When the Live Nation and Ticketmaster merger was approved in 2010, it was under the condition of a consent decree. Among other things, the purpose of that agreement was to forbid Live Nation from retaliating against a venue for using a ticketer other than Ticketmaster. After an investigation, in 2019 the DOJ made its most significant enforcement action of an antitrust decree in 20 years when it alleged Live Nation Entertainment violated that decree. The company settled with the government.

"The Department of Justice alleged six issues in 2019 which led to our decision with them to extend the consent decree. We did not feel it made sense to be seen as defending the theories of retaliation or threats. It's not our business practice. It goes against our fundamental focus on alignment with the artists. The idea that we would ever put our interests ahead of theirs. So we are comfortable extending the consent decree," said Berchtold during Tuesday's hearing. "It is absolutely our policy to not pressure, threaten or retaliate against venues by using content as part of the ticketing discussion," he added.

In November 2022, The New York Times reported the DOJ is once again investigating the company.

While Live Nation Entertainment arguably has a monopoly on the industry, a monopoly in itself is not illegal in the United States. A monopoly occurs when a company holds exclusive possession or control of an industry.  

"If we made monopolies illegal on the basis of pricing above cost and generating monopoly profits for a firm, the concern would be that that would potentially stifle risk-taking and entrepreneurial activity," said Diana Moss, president of the American Antitrust Institute.

Abuse of a monopoly position is another matter. It's illegal for a business to establish or maintain a monopoly through improper conduct and not allow for others to enter the market. 

Clyde Lawrence, a singer-songwriter in the New York City-based band Lawrence, testified during Tuesday's hearing. The band regularly interacts with Live Nation Entertainment. It’s often their promoter, venue operator and ticketer. 

"In a world where the promoter and the venue are not affiliated with each other, we can trust that the promoter will look to get the best deal from the venue; however, in this case the promoter and the venue are part of the same corporate entity so the line items are essentially Live Nation negotiating to pay itself," Lawrence said.

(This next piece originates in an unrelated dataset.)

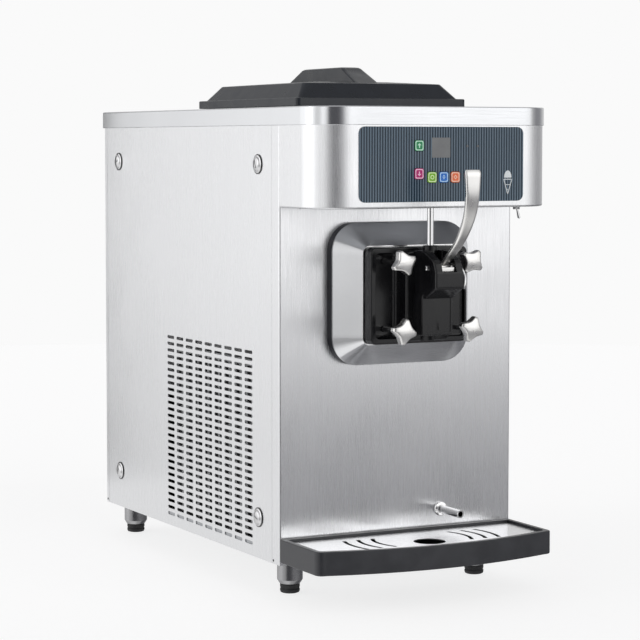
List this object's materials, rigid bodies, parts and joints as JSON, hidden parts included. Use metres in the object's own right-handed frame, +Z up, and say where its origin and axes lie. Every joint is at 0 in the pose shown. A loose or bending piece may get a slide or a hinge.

The band told CNBC if they want to play a certain size venue in a particular city, they are sometimes left no choice other than to use Live Nation because of the lack of competition in some regions. Then if they would like to use another ticketer other than Ticketmaster, they say that is not an option.

"Ticketmaster has created these exclusive contracts, once you sign that contract, a band is not allowed to come in and say, 'we want to sell our tickets with X, Y, Z platform,'" said Jordan Cohen, one of the band's eight members.

They even have a song with the lyric, “Live Nation is a monopoly.” "Due to Live Nation's control across the industry, we have practically no leverage in negotiating," Lawrence said.

While the company does have some competition, experts say no other firm currently stands a chance.

"There's really no one that's been able to get the type of scale that Live Nation has. The closest comparable is Anschutz Entertainment Group with their own kind of internal ticketing platform. But they made a statement that speaks to the market power of Ticketmaster, which is that they used Ticketmaster to ticket Taylor Swift," said Barton Crockett, managing director and senior equity analyst at Rosenblatt Securities.

It's a business that a lot of people have looked at. They've spoken about wanting to get into it, and no one's really been able to grab enough market share to really be a meaningful player," he added.

Live Nation declined CNBC’s request for an interview or comment but in a statement on its website said that it’s against company policy to threaten venues if they do not use Ticketmaster and that it does not retaliate for a lost ticketing deal.

It’s unclear what's next for Live Nation Entertainment.